C’è poco da fare, quanto scrive Elisa può non piacere, ma sferra un pugno nello stomaco o, se preferite, getta un secchio d’acqua gelida in faccia e ripropone quanto sia tuttora equivoca la distinzione tra cattolicesimo e cristianesimo e quanto sia tuttora fuorviante il comune significato che si attribuisce al termine “laico”. Vediamo queste due questioni.

Cattolicesimo e Cristianesimo. Da oltre cinquecento anni, in larga parte del mondo, i due piani vengono chiaramente distinti. In quella parte del mondo, ad esempio, a nessuno verrebbe in mente di definirsi di religione cattolica: è ben chiaro a tutti che quella cattolica è una dottrina e non una religione e che, se si parla di religione, si parla di religione cristiana. In alcuni paesi Mediterranei e latino-americani, tra i quali l’Italia, questa distinzione è al contrario molto sfumata.

Se sei Cattolico non puoi non essere Cristiano, se sei Cristiano, puoi non essere Cattolico.

Mettiamocelo-bene-in-testa.

I Cattolici che contestano talune prese di posizione del Congresso di Verona, coerenti con la dottrina cattolica, dicendo “si però il messaggio evangelico…”, restino Cristiani e cambino dottrina.

Questo ragionamento vale anche per i sacerdoti alla Don Gallo (buon anima). Ti senti Cristiano, ma non condividi la dottrina cattolica? Resta Cristiano, adotta altra dottrina (anche squisitamente personale) e non rompere i coglioni.

Per sentirsi Cristiani, non è necessario aderire alla Chiesa Cattolica. Punto.

Altra questione è quella della laicità. Secondo alcuni, di fatto, il credente non potrebbe essere autenticamente laico e l’ateo sarebbe più abilitato alla laicità. Che triste e oscurantista visione della laicità!

Conoscete un’esortazione più laica di “date a Cesare quel che è di Cesare”? No? Invece c’è: l’esortazione a imparare dall’appartenente ad altra dottrina, dal buon samaritano.

In realtà la laicità, in quanto “non appartenenza”, è un’aspirazione, ma non una condizione realistica: il “non appartenente” appartiene comunque alla comunità dei non appartenenti.

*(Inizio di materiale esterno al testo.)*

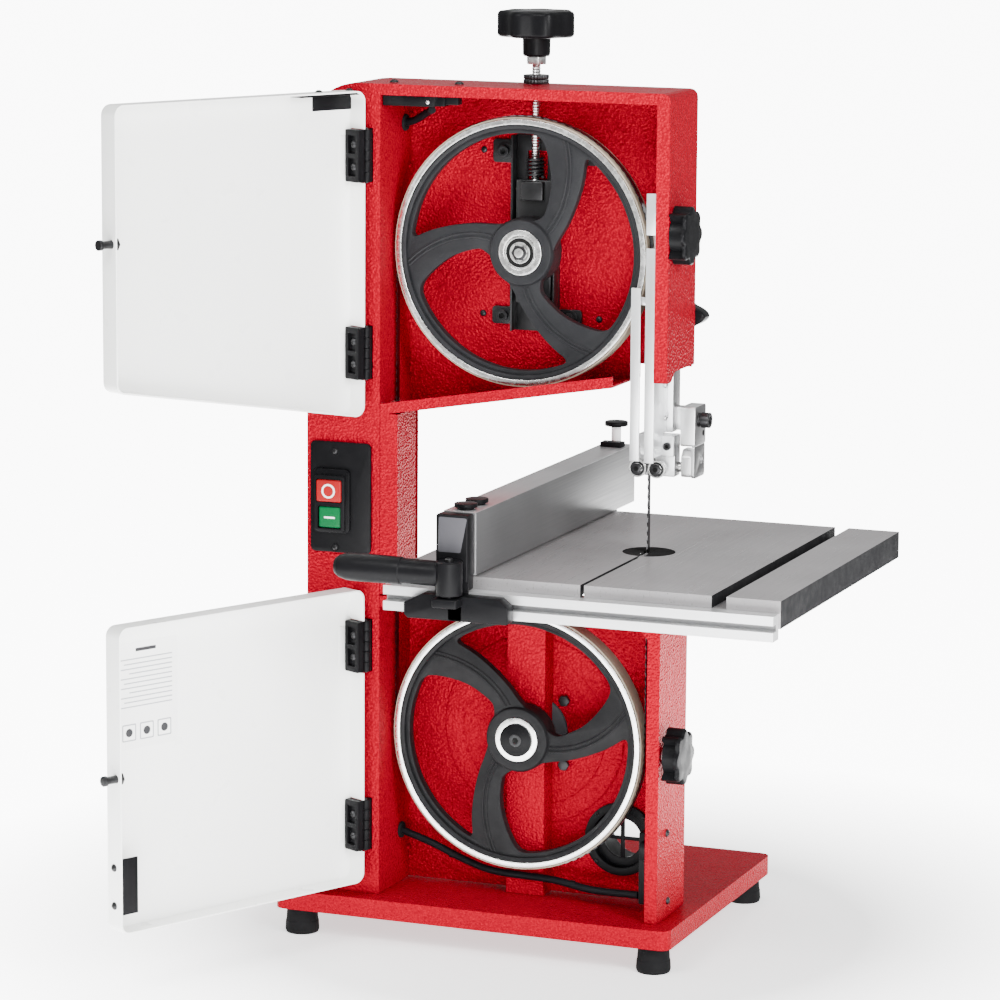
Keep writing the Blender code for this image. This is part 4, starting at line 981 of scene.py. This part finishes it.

La laicità non si esprime dunque attraverso la non appartenenza, ma attraverso la scelta di subordinare la propria appartenenza a un’appartenenza più ampia. Così il Cattolico al Governo, ad esempio, è chiamato a sospendere la sua appartenenza alla Chiesa Cattolica in ragione della sua appartenenza a una comunità più ampia, lo Stato.

Chi non fosse disponibile, inevitabilmente promuoverebbe una teocrazia. È il caso di diversi paesi islamici, è il caso del Tibet, da questo punto di vista assolutamente assimilabile all’Arabia Saudita.

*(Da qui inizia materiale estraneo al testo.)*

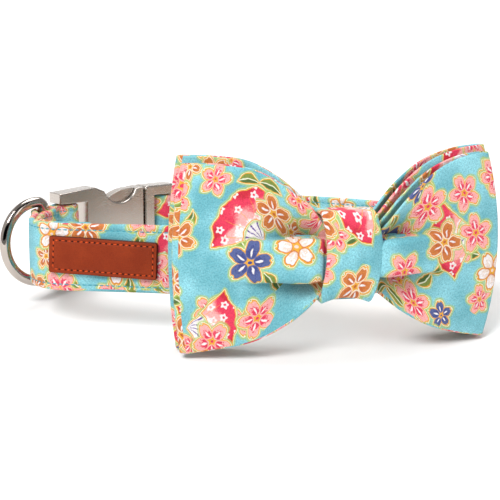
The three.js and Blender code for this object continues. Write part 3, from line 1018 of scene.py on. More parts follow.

Questo vale per l’adesione a chiese e dottrine. Vale anche per le ispirazioni religiose e ideali? No.

Si può governare laicamente, in coerenza con la propria ispirazione liberale e/o cristiana e/o socialista.

Mettiamocelo-bene-in-testa.

Da questo punto di vista, tanti (ma tanti) atei laicisti, sono molto meno laici di tanti credenti. Vale anche per molti radicali impegnati in quelle “crociate laiche”, molto più crociate che laiche.

Il Congresso di Verona e le polemiche che ne sono conseguite, hanno messo in evidenza, per l’ennesima volta, la necessità di fare chiarezza su questi equivoci, una chiarezza che darebbe straordinario impulso all’emancipazione culturale del Paese.